— WHAT THIS TASK INVOLVES —
Each entry must appear again exactly as it does in the source.

— PROVIDED INFORMATION —
----------

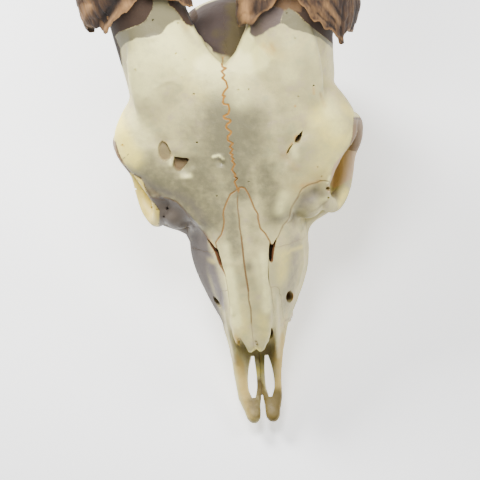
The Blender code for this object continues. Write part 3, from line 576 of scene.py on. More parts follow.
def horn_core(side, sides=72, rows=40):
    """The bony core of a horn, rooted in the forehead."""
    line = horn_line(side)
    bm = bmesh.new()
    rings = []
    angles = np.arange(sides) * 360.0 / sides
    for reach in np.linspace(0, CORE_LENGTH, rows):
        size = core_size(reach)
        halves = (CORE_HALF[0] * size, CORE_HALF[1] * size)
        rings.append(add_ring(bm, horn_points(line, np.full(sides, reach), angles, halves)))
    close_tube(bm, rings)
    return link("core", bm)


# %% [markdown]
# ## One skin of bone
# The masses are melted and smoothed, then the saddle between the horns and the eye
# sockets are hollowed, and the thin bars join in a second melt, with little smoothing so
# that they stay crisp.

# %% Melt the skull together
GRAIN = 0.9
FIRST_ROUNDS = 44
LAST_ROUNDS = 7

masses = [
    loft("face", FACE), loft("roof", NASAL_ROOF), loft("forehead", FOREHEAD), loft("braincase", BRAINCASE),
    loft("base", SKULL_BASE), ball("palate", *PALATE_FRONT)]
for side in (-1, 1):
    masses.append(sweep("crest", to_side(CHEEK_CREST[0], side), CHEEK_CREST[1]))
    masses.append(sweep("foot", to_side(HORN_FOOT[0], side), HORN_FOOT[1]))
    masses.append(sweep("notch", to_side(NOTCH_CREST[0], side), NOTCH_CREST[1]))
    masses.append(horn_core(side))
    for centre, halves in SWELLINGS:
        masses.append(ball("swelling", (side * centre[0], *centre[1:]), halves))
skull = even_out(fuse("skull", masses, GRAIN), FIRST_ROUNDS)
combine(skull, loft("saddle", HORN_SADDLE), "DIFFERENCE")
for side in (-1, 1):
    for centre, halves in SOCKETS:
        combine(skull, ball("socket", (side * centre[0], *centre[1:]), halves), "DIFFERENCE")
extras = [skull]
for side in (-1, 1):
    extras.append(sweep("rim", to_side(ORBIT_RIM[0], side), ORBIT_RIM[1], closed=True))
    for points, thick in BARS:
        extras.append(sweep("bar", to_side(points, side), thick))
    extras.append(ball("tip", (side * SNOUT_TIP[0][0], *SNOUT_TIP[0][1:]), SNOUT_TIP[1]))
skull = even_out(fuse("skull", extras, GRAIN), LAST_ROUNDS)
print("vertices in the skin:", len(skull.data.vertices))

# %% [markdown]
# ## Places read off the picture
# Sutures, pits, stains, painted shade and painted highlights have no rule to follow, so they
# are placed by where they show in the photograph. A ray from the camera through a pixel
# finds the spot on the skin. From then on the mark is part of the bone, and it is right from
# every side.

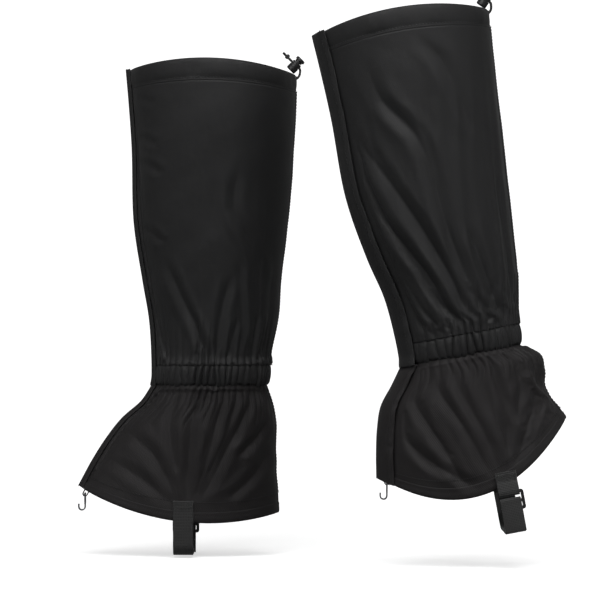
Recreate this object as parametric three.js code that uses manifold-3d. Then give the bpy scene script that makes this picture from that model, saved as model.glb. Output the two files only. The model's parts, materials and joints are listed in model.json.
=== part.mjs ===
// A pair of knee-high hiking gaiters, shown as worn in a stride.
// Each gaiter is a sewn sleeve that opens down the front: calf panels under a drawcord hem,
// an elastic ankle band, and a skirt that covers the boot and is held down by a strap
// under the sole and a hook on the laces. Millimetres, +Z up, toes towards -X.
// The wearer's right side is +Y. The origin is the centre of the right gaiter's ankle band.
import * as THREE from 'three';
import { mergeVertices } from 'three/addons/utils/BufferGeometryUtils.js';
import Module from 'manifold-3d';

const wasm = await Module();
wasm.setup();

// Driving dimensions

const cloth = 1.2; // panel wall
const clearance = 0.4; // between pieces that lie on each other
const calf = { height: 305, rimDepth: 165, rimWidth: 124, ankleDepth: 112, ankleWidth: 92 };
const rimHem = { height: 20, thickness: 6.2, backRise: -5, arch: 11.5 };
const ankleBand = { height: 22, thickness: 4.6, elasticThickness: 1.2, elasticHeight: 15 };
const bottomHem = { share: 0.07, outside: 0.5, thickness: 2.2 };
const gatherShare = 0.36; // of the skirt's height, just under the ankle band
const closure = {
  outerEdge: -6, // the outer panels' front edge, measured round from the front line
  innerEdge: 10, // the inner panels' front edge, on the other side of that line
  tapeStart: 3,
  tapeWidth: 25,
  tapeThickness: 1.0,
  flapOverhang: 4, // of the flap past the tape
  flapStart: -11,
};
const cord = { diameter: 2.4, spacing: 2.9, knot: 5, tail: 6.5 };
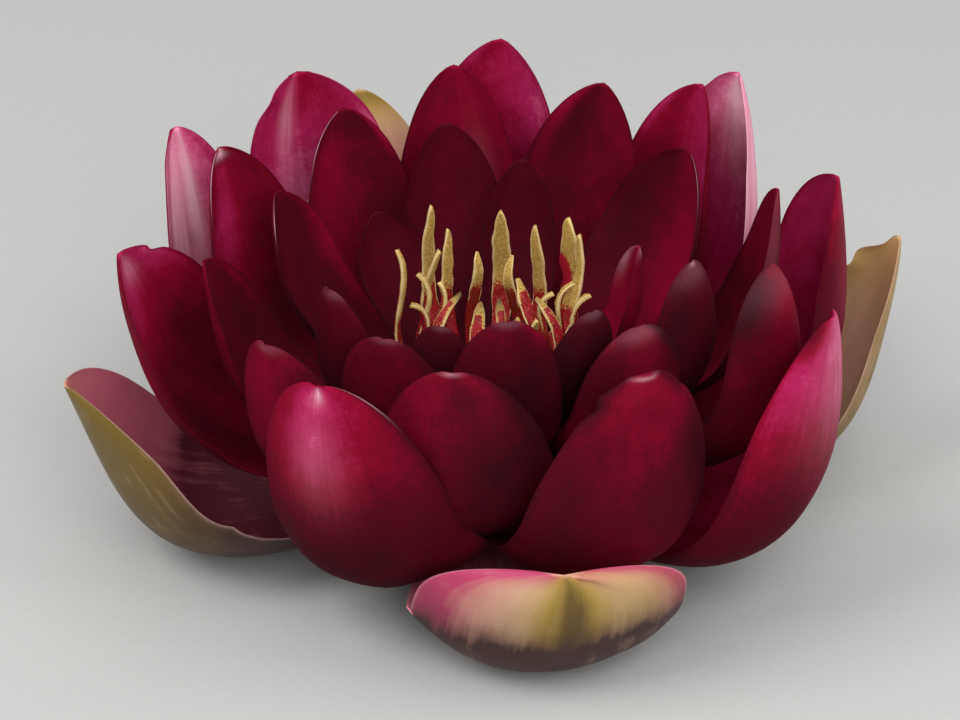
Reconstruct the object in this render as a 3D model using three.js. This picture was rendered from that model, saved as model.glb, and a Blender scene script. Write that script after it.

----------

— FINISHED TASK —
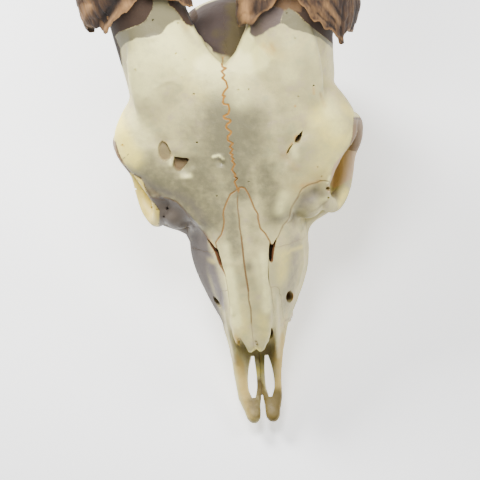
The Blender code for this object continues. Write part 3, from line 576 of scene.py on. More parts follow.
def horn_core(side, sides=72, rows=40):
    """The bony core of a horn, rooted in the forehead."""
    line = horn_line(side)
    bm = bmesh.new()
    rings = []
    angles = np.arange(sides) * 360.0 / sides
    for reach in np.linspace(0, CORE_LENGTH, rows):
        size = core_size(reach)
        halves = (CORE_HALF[0] * size, CORE_HALF[1] * size)
        rings.append(add_ring(bm, horn_points(line, np.full(sides, reach), angles, halves)))
    close_tube(bm, rings)
    return link("core", bm)


# %% [markdown]
# ## One skin of bone
# The masses are melted and smoothed, then the saddle between the horns and the eye
# sockets are hollowed, and the thin bars join in a second melt, with little smoothing so
# that they stay crisp.

# %% Melt the skull together
GRAIN = 0.9
FIRST_ROUNDS = 44
LAST_ROUNDS = 7

masses = [
    loft("face", FACE), loft("roof", NASAL_ROOF), loft("forehead", FOREHEAD), loft("braincase", BRAINCASE),
    loft("base", SKULL_BASE), ball("palate", *PALATE_FRONT)]
for side in (-1, 1):
    masses.append(sweep("crest", to_side(CHEEK_CREST[0], side), CHEEK_CREST[1]))
    masses.append(sweep("foot", to_side(HORN_FOOT[0], side), HORN_FOOT[1]))
    masses.append(sweep("notch", to_side(NOTCH_CREST[0], side), NOTCH_CREST[1]))
    masses.append(horn_core(side))
    for centre, halves in SWELLINGS:
        masses.append(ball("swelling", (side * centre[0], *centre[1:]), halves))
skull = even_out(fuse("skull", masses, GRAIN), FIRST_ROUNDS)
combine(skull, loft("saddle", HORN_SADDLE), "DIFFERENCE")
for side in (-1, 1):
    for centre, halves in SOCKETS:
        combine(skull, ball("socket", (side * centre[0], *centre[1:]), halves), "DIFFERENCE")
extras = [skull]
for side in (-1, 1):
    extras.append(sweep("rim", to_side(ORBIT_RIM[0], side), ORBIT_RIM[1], closed=True))
    for points, thick in BARS:
        extras.append(sweep("bar", to_side(points, side), thick))
    extras.append(ball("tip", (side * SNOUT_TIP[0][0], *SNOUT_TIP[0][1:]), SNOUT_TIP[1]))
skull = even_out(fuse("skull", extras, GRAIN), LAST_ROUNDS)
print("vertices in the skin:", len(skull.data.vertices))

# %% [markdown]
# ## Places read off the picture
# Sutures, pits, stains, painted shade and painted highlights have no rule to follow, so they
# are placed by where they show in the photograph. A ray from the camera through a pixel
# finds the spot on the skin. From then on the mark is part of the bone, and it is right from
# every side.

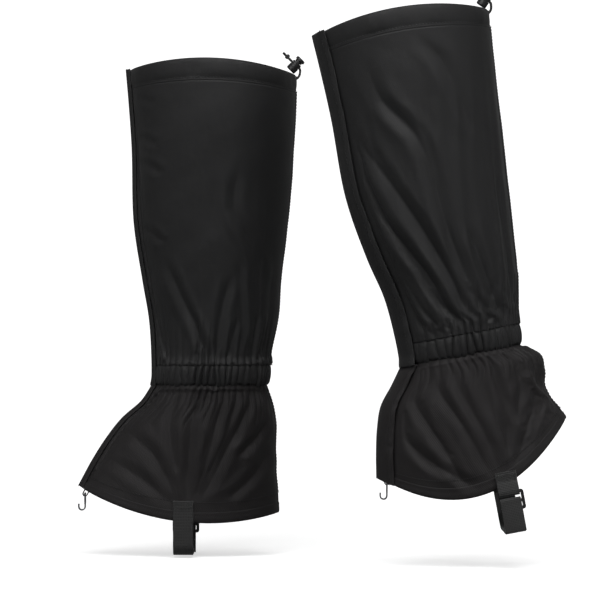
Recreate this object as parametric three.js code that uses manifold-3d. Then give the bpy scene script that makes this picture from that model, saved as model.glb. Output the two files only. The model's parts, materials and joints are listed in model.json.
=== part.mjs ===
// A pair of knee-high hiking gaiters, shown as worn in a stride.
// Each gaiter is a sewn sleeve that opens down the front: calf panels under a drawcord hem,
// an elastic ankle band, and a skirt that covers the boot and is held down by a strap
// under the sole and a hook on the laces. Millimetres, +Z up, toes towards -X.
// The wearer's right side is +Y. The origin is the centre of the right gaiter's ankle band.
import * as THREE from 'three';
import { mergeVertices } from 'three/addons/utils/BufferGeometryUtils.js';
import Module from 'manifold-3d';

const wasm = await Module();
wasm.setup();

// Driving dimensions

const cloth = 1.2; // panel wall
const clearance = 0.4; // between pieces that lie on each other
const calf = { height: 305, rimDepth: 165, rimWidth: 124, ankleDepth: 112, ankleWidth: 92 };
const rimHem = { height: 20, thickness: 6.2, backRise: -5, arch: 11.5 };
const ankleBand = { height: 22, thickness: 4.6, elasticThickness: 1.2, elasticHeight: 15 };
const bottomHem = { share: 0.07, outside: 0.5, thickness: 2.2 };
const gatherShare = 0.36; // of the skirt's height, just under the ankle band
const closure = {
  outerEdge: -6, // the outer panels' front edge, measured round from the front line
  innerEdge: 10, // the inner panels' front edge, on the other side of that line
  tapeStart: 3,
  tapeWidth: 25,
  tapeThickness: 1.0,
  flapOverhang: 4, // of the flap past the tape
  flapStart: -11,
};
const cord = { diameter: 2.4, spacing: 2.9, knot: 5, tail: 6.5 };
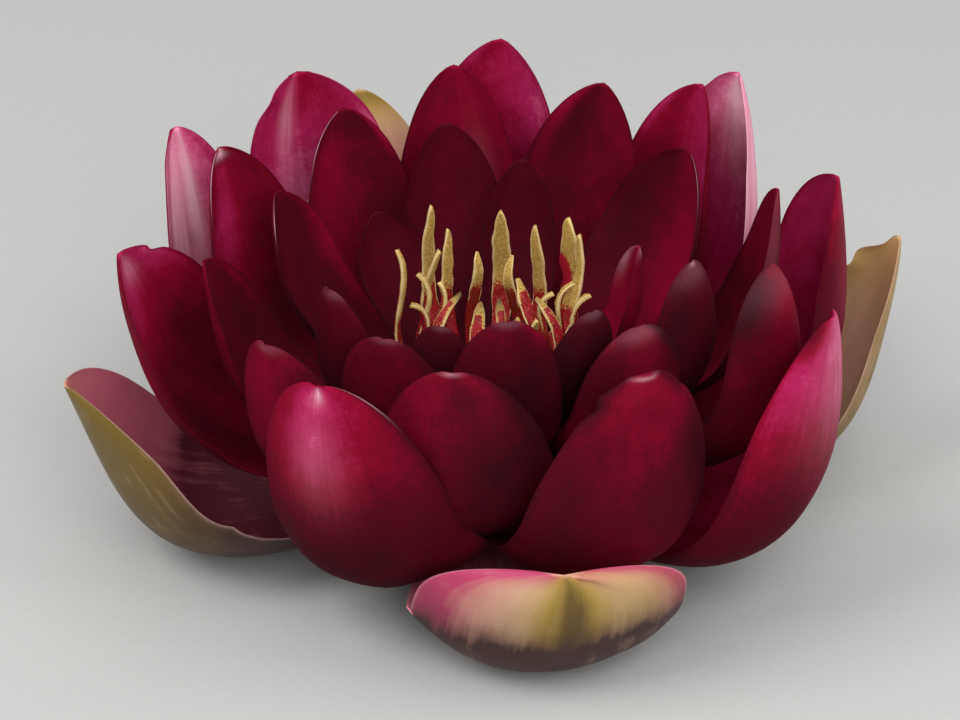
Reconstruct the object in this render as a 3D model using three.js. This picture was rendered from that model, saved as model.glb, and a Blender scene script. Write that script after it.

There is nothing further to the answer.